───── Task inputs ─────

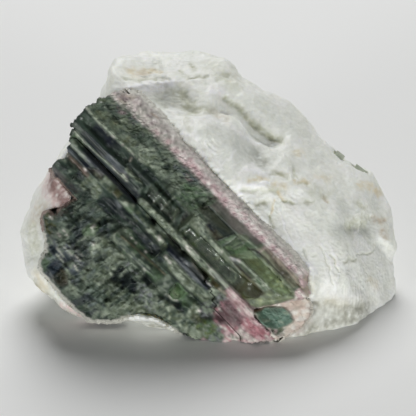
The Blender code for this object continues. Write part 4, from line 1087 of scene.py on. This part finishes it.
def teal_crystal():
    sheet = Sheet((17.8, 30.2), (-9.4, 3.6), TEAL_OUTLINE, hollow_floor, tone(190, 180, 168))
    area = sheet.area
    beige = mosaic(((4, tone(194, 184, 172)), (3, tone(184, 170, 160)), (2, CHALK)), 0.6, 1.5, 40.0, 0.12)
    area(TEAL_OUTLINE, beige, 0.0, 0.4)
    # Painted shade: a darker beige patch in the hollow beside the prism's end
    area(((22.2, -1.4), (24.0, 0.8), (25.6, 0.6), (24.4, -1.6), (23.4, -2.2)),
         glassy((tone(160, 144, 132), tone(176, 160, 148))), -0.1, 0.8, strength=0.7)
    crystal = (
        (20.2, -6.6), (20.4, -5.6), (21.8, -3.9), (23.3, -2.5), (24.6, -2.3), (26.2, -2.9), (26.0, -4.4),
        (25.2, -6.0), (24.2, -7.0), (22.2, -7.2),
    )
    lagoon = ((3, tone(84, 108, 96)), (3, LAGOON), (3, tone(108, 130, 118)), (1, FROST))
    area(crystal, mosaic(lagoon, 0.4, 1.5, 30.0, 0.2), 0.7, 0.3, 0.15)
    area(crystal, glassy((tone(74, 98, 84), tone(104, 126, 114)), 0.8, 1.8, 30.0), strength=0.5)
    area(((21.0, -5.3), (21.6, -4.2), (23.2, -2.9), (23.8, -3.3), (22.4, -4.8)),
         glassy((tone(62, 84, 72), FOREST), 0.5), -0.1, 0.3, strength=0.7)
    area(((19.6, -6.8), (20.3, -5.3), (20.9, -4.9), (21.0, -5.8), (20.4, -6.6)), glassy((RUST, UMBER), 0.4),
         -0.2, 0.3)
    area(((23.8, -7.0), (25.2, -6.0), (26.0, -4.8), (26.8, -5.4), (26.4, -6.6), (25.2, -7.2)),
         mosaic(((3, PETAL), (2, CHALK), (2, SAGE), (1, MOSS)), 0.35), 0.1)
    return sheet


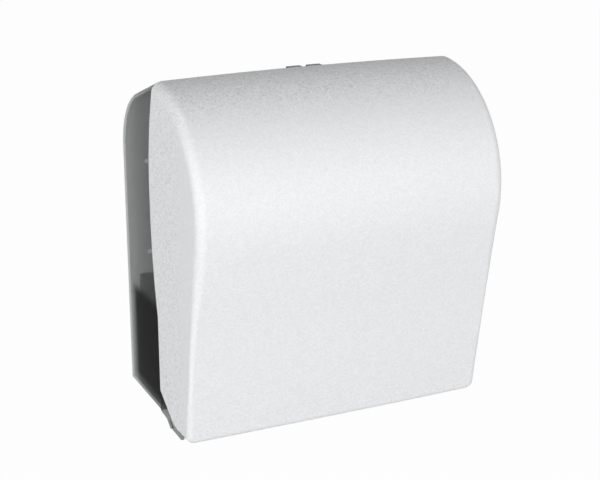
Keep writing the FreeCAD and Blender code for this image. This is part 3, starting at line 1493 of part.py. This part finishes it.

─────

Problem to solve:
Where a line above holds the string "this", show that line.

Answer:
The Blender code for this object continues. Write part 4, from line 1087 of scene.py on. This part finishes it.
Keep writing the FreeCAD and Blender code for this image. This is part 3, starting at line 1493 of part.py. This part finishes it.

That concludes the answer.